The new Assassin's Creed game shown off at E3 -- Assassin's Creed Unity -- looked pretty standard for the series. Brooding male protagonist in a hood prowling stealthily through the streets of 18th-century revolution-era France to take down the aristocracy.

It even has four-player online co-op -- and here's where the trouble comes in. Although players can customise the look of their playable character, that playable character can only be main character Arno Dorian. (There aren't four separate male player characters, only one.) Ubisoft admitted it had considered adding a female player character, but nixed the idea as too much work.

"It's double the animations, it's double the voices, all that stuff and double the visual assets," creative director Alex Amancio told Polygon. "Especially because we have customisable assassins. It was really a lot of extra production work." And level designer Bruno St Andre estimated that a female player character would require around 8,000 new animations.

This was all called into doubt when former Assassin's Creed 3 animation director Jonathan Cooper said on Twitter that it would take no more than two days. He expanded to Polygon, "I think what you want to do is just replace a handful of animations.

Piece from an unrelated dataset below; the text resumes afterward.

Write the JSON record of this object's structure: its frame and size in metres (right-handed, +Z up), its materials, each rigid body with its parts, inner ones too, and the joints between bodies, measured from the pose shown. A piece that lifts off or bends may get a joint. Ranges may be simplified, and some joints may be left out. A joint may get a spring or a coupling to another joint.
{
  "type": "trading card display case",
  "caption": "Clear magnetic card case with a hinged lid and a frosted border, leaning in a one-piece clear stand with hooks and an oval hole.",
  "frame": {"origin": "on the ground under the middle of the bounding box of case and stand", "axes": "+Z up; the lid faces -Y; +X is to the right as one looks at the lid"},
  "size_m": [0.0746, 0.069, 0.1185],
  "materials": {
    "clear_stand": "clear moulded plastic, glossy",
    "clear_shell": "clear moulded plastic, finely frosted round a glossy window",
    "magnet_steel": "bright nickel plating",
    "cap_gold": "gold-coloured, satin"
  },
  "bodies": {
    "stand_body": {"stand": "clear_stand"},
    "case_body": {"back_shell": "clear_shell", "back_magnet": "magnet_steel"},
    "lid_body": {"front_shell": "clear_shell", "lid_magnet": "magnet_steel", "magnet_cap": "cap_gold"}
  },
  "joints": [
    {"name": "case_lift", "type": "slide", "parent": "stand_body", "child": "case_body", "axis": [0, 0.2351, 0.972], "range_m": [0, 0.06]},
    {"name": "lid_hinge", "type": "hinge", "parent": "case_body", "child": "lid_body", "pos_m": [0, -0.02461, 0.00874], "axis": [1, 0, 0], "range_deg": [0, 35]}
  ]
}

Key animations. We target all the male animations onto the female character and just give her her own unique walks, runs, anything that can give character." However, he also added that doing so would require a sacrifice in quality.

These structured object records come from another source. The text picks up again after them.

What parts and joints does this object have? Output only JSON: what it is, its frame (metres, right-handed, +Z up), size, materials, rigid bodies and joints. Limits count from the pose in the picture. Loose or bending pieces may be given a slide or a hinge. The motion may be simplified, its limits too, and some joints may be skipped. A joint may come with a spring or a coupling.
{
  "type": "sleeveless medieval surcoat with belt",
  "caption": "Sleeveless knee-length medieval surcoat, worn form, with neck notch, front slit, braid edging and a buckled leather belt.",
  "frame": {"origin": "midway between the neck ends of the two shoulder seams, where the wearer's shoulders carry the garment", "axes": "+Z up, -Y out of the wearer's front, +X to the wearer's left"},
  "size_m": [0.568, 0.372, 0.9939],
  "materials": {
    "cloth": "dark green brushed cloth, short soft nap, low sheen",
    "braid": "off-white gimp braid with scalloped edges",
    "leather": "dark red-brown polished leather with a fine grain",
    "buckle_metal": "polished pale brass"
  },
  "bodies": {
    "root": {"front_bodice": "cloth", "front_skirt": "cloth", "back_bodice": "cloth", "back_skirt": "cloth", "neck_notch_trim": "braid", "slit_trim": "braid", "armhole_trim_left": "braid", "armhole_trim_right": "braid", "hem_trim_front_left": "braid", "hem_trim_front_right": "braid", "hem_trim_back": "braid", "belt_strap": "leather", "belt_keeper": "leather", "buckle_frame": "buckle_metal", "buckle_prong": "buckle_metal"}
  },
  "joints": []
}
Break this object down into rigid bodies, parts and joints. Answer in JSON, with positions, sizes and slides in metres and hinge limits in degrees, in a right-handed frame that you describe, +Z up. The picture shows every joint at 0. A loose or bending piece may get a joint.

Looking at the E3 gameplay trailer for Assassin's Creed Unity, it's clear that quality is something Ubisoft would not want to compromise -- that, if a female character were to be included, she would have to be designed from the ground up. Remapping male animations onto a female character may have worked for Assassin's Creed 3: Liberation's Aveline de Grandpré, a PlayStation Vita game that was peripheral to the main series, but not for a main series game designed for PS4 and Xbox One -- especially bearing in mind that Ubisoft is creating all-new animations for Unity.

Creating a female character does present new challenges. Female skeletal structure is different, which means transferring animations wouldn't necessarily work, and women tend to move differently than men; maybe not significantly differently, but differently enough.

And, unless you make the female character exactly the same size as the male character, you have a lot of environmental factors to take into account. Where NPCs (non-player characters) gaze when they interact with the character, for example. NPC animations for two different opponent heights or move sets. How characters climb a wall if they're taller or shorter. And if the co-op gameplay has interactions between the characters -- such as one character helping another climb a wall, for example -- each of those interactions needs to be animated four times.

A team of animators will usually work on player character animations for the duration of development, since they have such a huge effect on the game. An NPC isn't even near the same order of magnitude; they'll typically have just one or two tasks, interacting little with the environment and having minimal impact on it, and their role is done.

Ubisoft has not ruled out adding a female playable character as DLC later down the road. Let's be clear: This kind of thing can be done, and done well. Mass Effect is the perfect example, but it requires time, planning and hard work from very early on in the development cycle.

For launch, Assassin's Creed Unity will have a fixed protagonist. One wearing fancy outfits, sure, and entering an oversaturated market of brooding fixed male protagonists. But the issue is not that Ubisoft is lying about how much work it would require to add a female player character -- it's that the idea was considered unworthy of those resources in the first place.